Bujar Fandaj ha chiamato il 112 alle 19 di sera di martedì 19 dicembre con un cellulare privo di scheda sim. Ha confermato di essere l'uomo che aveva ucciso Vanessa Ballan e assicurato che si sarebbe costituito spontaneamente l'indomani alla stazione dei carabinieri del paese. All'uscita dalla doccia, mentre stava probabilmente progettando di scappare all'estero, Fandaj Bujar, 41 anni, cittadino kosovaro di Altivole (Treviso), gli uomini dell'Arma li ha trovati già pronti ad attenderlo sulla soglia di casa. L'accortezza di usare un cellulare non rintracciabile, elemento che assieme ad altri accredita la premeditazione del femminicidio, insomma, non è servita perché da ore i militari tenevano d'occhio la palazzina dove risiede.

Dopo il delitto una sosta al bar di Altivole per bere una birra, come se niente fosse, appena tre ore dopo aver picchiato e accoltellato la 26enne.

 

Imprenditore edile

Titolare di una piccola impresa edile, al suo nome erano arrivati piuttosto rapidamente, perché l'unica persona che avrebbe potuto avere un movente contro la giovane 27enne, madre di un bambino di quattro anni ed in attesa, da almeno un paio di mesi, di un secondo figlio.

Non è escluso che sapere della nuova gravidanza possa aver acuito il risentimento provato, e nato nel momento in cui era stato lasciato, alla fine di agosto. Da lì una lunga serie di persecuzioni e minacce, telefoniche e non. In particolare Bujar aveva avvertito Vanessa che avrebbe diffuso sui social un video che la smascherava. Per Ballan, convivente con il compagno, Nicola Scapinello (28) e un figlio, era una prospettiva inaccettabile, al punto di farla decidere, il 26 ottobre scorso, di denunciare lo stalking. È stato Scapinello a indirizzare da subito gli inquirenti sulla giusta strada. Accompagnato in caserma subito dopo la scoperta del crimine - consumato tra le 11.21 e le 11.47 di ieri, orari di due messaggi whatsapp alla donna - il compagno ha riferito quanto sapeva. Ad esempio anche che, pochi giorni prima, Bujar aveva già provato a scavalcare la recinzione di casa e che dopo la denuncia le minacce erano sparite.

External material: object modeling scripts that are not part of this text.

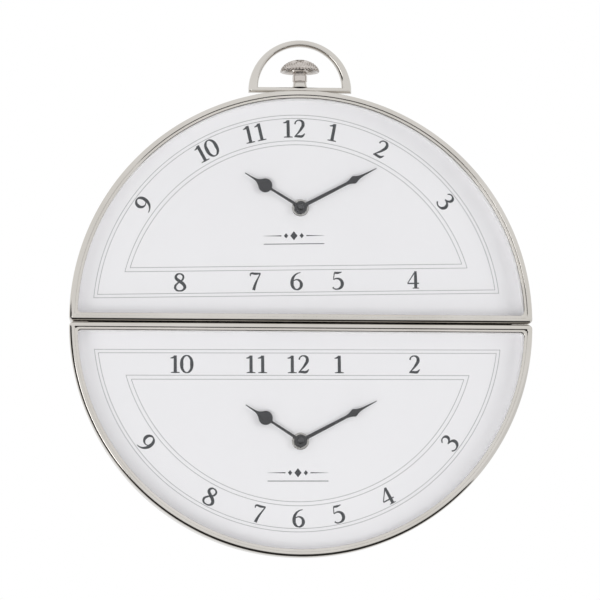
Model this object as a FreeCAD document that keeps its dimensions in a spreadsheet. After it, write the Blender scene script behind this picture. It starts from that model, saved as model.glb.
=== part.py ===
import FreeCAD, Part
import Sketcher
import math
import os

# A wall clock like a large pocket watch: two half-round clocks joined chord to chord, with a bow and
# a knurled crown on top. Millimetres. The wall is the plane y = 0, the dials face -Y, +Z is up and
# the origin lies on the wall at the middle of the seam. Depths are measured forwards from the wall.

SIZES = {
    # case
    "case_radius": 185.0,
    "arc_rise": 1.5,
    "seam_gap": 0.8,
    "wall_gap": 1.0,
    "case_corner_radius": 3.5,
    "skirt_wall": 1.2,
    "skirt_length": 14.0,
    "skirt_fit": 0.2,
    "lip_thickness": 3.0,
    "bead_width": 4.4,
    "bead_step": 1.2,
    "bead_bevel": 1.8,
    "sight_width": 6.6,
    "sight_corner_radius": 3.0,
    "inner_corner_radius": 1.5,
    "band_wall": 1.2,
    "boss_radius": 4.5,
    "boss_bite": 0.8,
    "boss_length": 8.0,
    "boss_low_angle": 24.0,
    "boss_high_angle": 62.0,
    # glass, spacer, dial and back
    "glass_thickness": 2.5,
    "glass_fit": 0.5,
    "glass_gap": 2.0,
    "spacer_wall": 3.6,
    "inside_fit": 0.3,
    "dial_thickness": 2.0,
    "gasket_thickness": 0.8,
    "gasket_gap": 3.0,
    "back_thickness": 1.5,
    "cutout_fit": 1.0,
    "pillar_flats": 7.0,
    "pillar_rim_gap": 27.0,
    "pillar_low_angle": 42.0,
    "pillar_high_angle": 76.0,
    "pillar_chord_x": 62.0,
    "pillar_chord_z": 17.0,
    # screws
    "screw_radius": 1.5,
    "screw_length": 7.0,
    "screw_head_radius": 2.8,
    "screw_head_height": 1.7,
    "screw_clearance": 0.2,
    "thread_clearance": 0.05,
    "screw_sides": 8.0,
    # joining bar and its bolts
    "bar_rim_gap": 15.0,
    "bar_depth": 24.5,
    "bolt_radius": 2.0,
    "bolt_clearance": 0.1,
    "bolt_head_radius": 3.6,
    "bolt_head_height": 2.8,
    "bolt_depth": 14.5,
    "bolt_rim_gap": 80.0,
    "bolt_end": 1.5,
    "bolt_nut_flats": 7.0,
    "bolt_nut_height": 3.2,
    # hanger
    "hanger_width": 44.0,
    "hanger_height": 26.0,
    "hanger_sheet": 1.2,
    "hanger_raise": 4.0,
    "hanger_channel": 22.0,
    "hanger_rim_gap": 33.0,
    "key_entry_radius": 4.5,
    "key_slot_radius": 2.25,
    "key_entry_drop": 4.0,
    "key_slot_length": 8.0,
    "relief_radius": 9.0,
    # movement
    "arbor_rim_gap": 93.2,
    "movement_corner_radius": 3.0,
    "housing_wall": 1.5,
    "bay_front": 1.0,
    "bay_gap": 0.65,
    "bay_back_gap": 0.7,
    "spring_gap": 3.3,
    "partition_wall": 1.2,
    "cover_fit": 0.2,
    "cover_post_radius": 2.4,
    "bush_radius": 4.0,
    "bush_hole_fit": 0.2,
    "bush_proud": 0.5,
    "washer_radius": 6.9,
    "washer_thickness": 0.6,
    "nut_flats": 11.0,
    "nut_height": 2.2,
    # gear train
    "gear_centres": 10.0,
    "knob_angle": 60.0,
    "pinion_teeth": 8.0,
    "motion_teeth": 24.0,
    "hour_teeth": 32.0,
    "tooth_height_share": 1.9,
    "root_half_share": 0.50,
    "tip_half_share": 0.26,
    "tooth_add_share": 0.75,
    "bite": 0.3,
    "wheel_thickness": 1.0,
    "pinion_thickness": 1.4,
    "running_fit": 0.05,
    "end_shake": 0.3,
    "arbor_radius": 1.7,
    "arbor_seat_radius": 1.4,
    "arbor_tail_radius": 1.0,
    "hour_pipe_wall": 0.95,
    "hour_pipe_over": 1.0,
    "pivot_radius": 0.75,
    "pivot_depth": 1.0,
    "knob_radius": 6.0,
    "knob_shaft_radius": 2.0,
    "knob_proud": 0.5,
    "knob_thickness": 2.8,
    "knob_sides": 12.0,
    # hands
    "hand_thickness": 0.5,
    "hand_tip_gap": 18.8,
    "hub_radius": 5.0,
    "hour_hand_angle": 301.4,
    "minute_hand_angle": 62.3,
    "lower_hour_angle": 302.9,
    "lower_minute_angle": 62.1,
    "hour_reach": 52.5,
    "hour_arm_half": 0.9,
    "hour_bulb_centre": 33.9,
    "hour_bulb_radius": 5.7,
    "hour_shoulder_angle": 32.0,
    "hour_flare_radius": 30.0,
    "hour_tip_half": 0.35,
    "minute_arm_half": 1.0,
    "needle_length": 13.0,
    "diamond_front_length": 7.2,
    "diamond_back_length": 9.8,
    "diamond_half": 3.2,
    "minute_tip_half": 0.3,
    "cap_nut_radius": 2.6,
    "cap_nut_height": 2.4,
    # motor and battery
    "board_width": 13.0,
    "board_thickness": 1.0,
    "board_side_gap": 2.0,
    "board_end_gap": 2.65,
    "coil_radius": 2.8,
    "coil_end_gap": 3.0,
    "coil_flange_half": 3.4,
    "coil_flange": 1.0,
    "stator_width": 11.0,
    "stator_end_gap": 2.5,
    "stator_thickness": 0.8,
    "stator_bore": 2.6,
    "stator_bore_gap": 6.5,
    "post_half": 1.3,
    "battery_radius": 7.1,
    "battery_length": 48.0,
    "battery_nub_radius": 2.7,
    "battery_nub": 1.2,
    "battery_fit": 0.1,
    "contact_sheet": 0.5,
    "contact_width": 7.0,
    # bow, crown and stud
    "stud_depth": 17.5,
    "stud_radius": 3.0,
    "stud_clearance": 0.1,
    "collar_radius": 7.0,
    "collar_height": 2.1,
    "bow_depth": 9.0,
    "bow_base": 4.5,
    "bow_half_width": 41.5,
    "bow_height": 42.8,
    "bow_inner_half": 33.6,
    "bow_inner_rise": 37.4,
    "bow_bevel": 1.3,
    "bow_boss_radius": 5.6,
    "bow_boss_height": 3.6,
    "crown_gap": 0.3,
    "stem_radius": 5.5,
    "cap_sides": 24.0,
    "cap_radius": 15.8,
    "cap_rim_height": 8.5,
    "cap_hollow_depth": 1.5,
    "cap_hollow_gap": 1.2,
    "cap_edge_height": 0.8,
    "cap_dome_width": 7.4,
    "cap_crest_width": 2.8,
    "cap_height": 18.7,
    "crown_top_wall": 6.0,
    "stud_nut_flats": 10.0,
    "stud_nut_height": 4.0,
    "stud_end": 1.5,
    "nut_seat": 0.1,
    "overrun": 1.0,
}

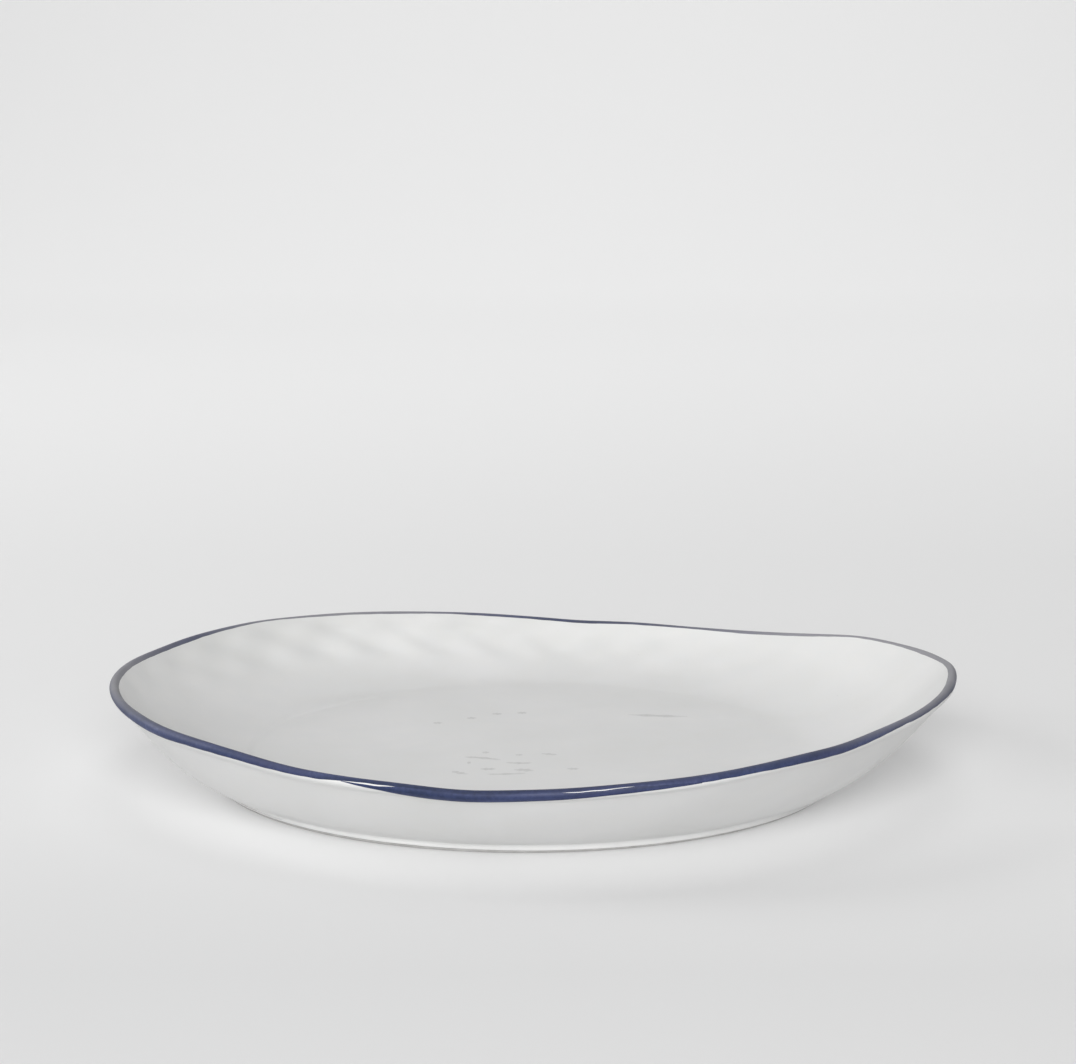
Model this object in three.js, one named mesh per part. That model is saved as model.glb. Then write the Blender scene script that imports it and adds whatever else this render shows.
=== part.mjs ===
// A round serving platter of hand-formed porcelain: a flat floor in a swaying curved wall, on a low foot ring,
// glazed white all over but for the foot's standing face, with a cobalt blue band brushed round the lip.
// Millimetres, +Z up. The foot stands on z = 0, and the origin is the middle of the platter's outline.
import * as THREE from "three";

// The rim: the centre line of the rounded lip, measured from the axis of the foot ring.
const RIM_RADIUS = 173.3; // mean radius
const RIM_HEIGHT = 36.7; // mean height
const LIP_RADIUS = 1.55; // half the lip's thickness

// The hand-formed rim isn't a true circle. Each sway is a number of waves round the rim, how far it moves the
// lip, and the direction in degrees from +X of one of its crests.
const SWAYS_OUT = [
  { waves: 1, by: 2.6, crest: 6 },
  { waves: 2, by: 1.8, crest: -30 },
  { waves: 3, by: 2.2, crest: 32 },
  { waves: 4, by: 0.7, crest: 23 },
  { waves: 5, by: 1.2, crest: -8 },
];
const SWAYS_UP = [
  { waves: 1, by: 3.6, crest: -88 },
  { waves: 2, by: 4.6, crest: -12 },
  { waves: 3, by: 1.4, crest: -13 },
  { waves: 4, by: 1.1, crest: 24 },
];

// The floor and the foot.
const FLOOR_RADIUS = 116;
const FLOOR_HEIGHT = 10.1; // of the glazed floor, above the table
const BASE_HEIGHT = 5.4; // of the underside of the clay inside the foot
const FOOT_RADIUS = 129.7; // outside, where the foot stands
const FOOT_WIDTH = 6.5;
const FOOT_EDGE = 0.8; // of the chamfers beside the standing face
const FOOT_LEAN = 0.4; // how far the foot's outside leans out towards its top
const FOOT_OUTER_HEIGHT = 3.6;
const SHOULDER = 1.9; // of the chamfer that meets the wall, at the foot's outer top edge

// The wall's two curves, from the floor and from the foot up to the lip.
const WALL_START_SLOPE = 14; // degrees, of the outer wall just above the foot
const LIP_STEEPNESS = 1.35; // slope of the wall at the lip, as a multiple of the outer wall's mean slope
const PULL = 0.33; // length of the curves' handles, as a share of the wall's own length
const FLOOR_PULL = 0.25; // the same, for the handle that lies along the floor

// The coats.
const GLAZE = 0.4; // thickness of each glaze and of the blue band
const GAP = 0.3; // between a coat and the clay, and between neighbouring coats
const CLAY_DEPTH = GLAZE + GAP; // of the clay below the glazed surface
const BAND_DROP = 1.5; // mean length of the band down the outer wall, below the lip
const BAND_WAVER = { waves: 2, by: 0.8, crest: 95 }; // the brush dips lower on the front and the back

// How finely the surfaces are divided.
const STEPS_ROUND = 72;
const WALL_STEPS = 7;
const LIP_STEPS = 5;
const BAND_STEPS = 2;

const radians = THREE.MathUtils.degToRad;
const sway = ({ waves, by, crest }, angle) => by * Math.cos(waves * (angle - radians(crest)));
const swayed = (mean, sways, angle) => sways.reduce((sum, s) => sum + sway(s, angle), mean);
const unit = (angle) => new THREE.Vector2(Math.cos(angle), Math.sin(angle));

// The section of the glazed surface at an angle round the platter, in (radius, height): the lip's centre, the
// slope of the wall there, and the inner and outer curves, both running on from the floor over the lip to the foot.
function sectionAt(angle) {
  const lip = new THREE.Vector2(swayed(RIM_RADIUS, SWAYS_OUT, angle), swayed(RIM_HEIGHT, SWAYS_UP, angle));
  const foot = new THREE.Vector2(FOOT_RADIUS + FOOT_LEAN, FOOT_OUTER_HEIGHT + GAP);
  const floor = new THREE.Vector2(FLOOR_RADIUS, FLOOR_HEIGHT);
  const slope = Math.atan2(LIP_STEEPNESS * (lip.y - foot.y), lip.x - foot.x);
  const along = unit(slope);
  const lipInside = unit(slope + Math.PI / 2).multiplyScalar(LIP_RADIUS).add(lip);
  const lipOutside = unit(slope - Math.PI / 2).multiplyScalar(LIP_RADIUS).add(lip);
  const innerLength = lipInside.distanceTo(floor);
  const outerLength = lipOutside.distanceTo(foot);
  const inner = new THREE.CubicBezierCurve(
    floor,
    floor.clone().add(new THREE.Vector2(FLOOR_PULL * innerLength, 0)),
    lipInside.clone().addScaledVector(along, -PULL * innerLength),
    lipInside,
  );
  const outer = new THREE.CubicBezierCurve(
    lipOutside,
    lipOutside.clone().addScaledVector(along, -PULL * outerLength),
    foot.clone().addScaledVector(unit(radians(WALL_START_SLOPE)), PULL * outerLength),
    foot,
  );
  return { lip, slope, inner, outer };
}

// Samples of a curve between two distances along it: the point, and the direction out of the china there.
function stretch(curve, from, to, steps) {
  const length = curve.getLength();
  return Array.from({ length: steps + 1 }, (_, step) => {
    const share = THREE.MathUtils.lerp(from, to, step / steps) / length;
    const along = curve.getTangentAt(share);
    return { point: curve.getPointAt(share), out: new THREE.Vector2(-along.y, along.x) };
  });
}

// Samples round the lip, from its inside to its outside, without the two ends that the wall's curves share.
function lipArc({ lip, slope }) {
  return Array.from({ length: LIP_STEPS - 1 }, (_, step) => {
    const out = unit(slope + Math.PI * (0.5 - (step + 1) / LIP_STEPS));
    return { point: out.clone().multiplyScalar(LIP_RADIUS).add(lip), out };
  });
}

const atDepth = (samples, depth) => samples.map(({ point, out }) => point.clone().addScaledVector(out, -depth));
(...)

Le minacce finite dopo la denuncia

Forse anche per questa circostanza, di cui la magistratura era a conoscenza, dopo il sequestro del telefono con le immagini per ricattare la donna, non si è ritenuto di adottare altre misure restrittive della libertà. Così, in mancanza di elementi allarmanti, l'incensurato e apparentemente innocuo stalker è stato perso di vista.  «La valutazione fatta - ha ammesso il procuratore di Treviso Marco Martani - era di non urgenza, cosa purtroppo che si è rivelata infondata» Il modo con cui ha messo in pratica il delitto, infatti, lascia intendere che il gesto fosse stato a lungo premeditato. Per raggiungere la casa Bujar ha usato una bicicletta, per evitare di lasciare tracce nei dispositivi di rilevamento delle targhe. Con sé ha portato una borsa contenente lo strumento per sfondare la porta dell'abitazione, un grosso martello, ed un coltello, lasciato sul posto dopo aver inferto almeno sette pugnalate mortali a Vanessa, e identico ad altri trovati poi a casa sua.

La nuova utenza telefonica

Infine, la scelta di aprire una nuova utenza telefonica appena due giorni prima apre la strada ad ipotesi dell'esistenza di un progetto di fuga. Sono tutti elementi che, secondo il procuratore della Repubblica di Treviso Marco Martani, indirizzano l'indagato alla più severa delle pene, precludendo la possibilità di ricorrere a riti alternativi. La comunità di Riese Pio X, intanto, soltanto poche settimane dopo il festoso ritorno in paese della salma del pontefice che dà il nome al paese, si ripiega sul proprio sbigottito dolore. «La terra di Pio X - scrive oggi il parroco, mons. Giorgio Piva - è messa a dura prova, proprio in questi giorni nei quali tutto intorno a noi parla del Natale ormai vicino. Il Signore sostenga chi è chiamato a indagare, perché chi è responsabile del delitto sia assicurato alla giustizia e possa pentirsi del male compiuto».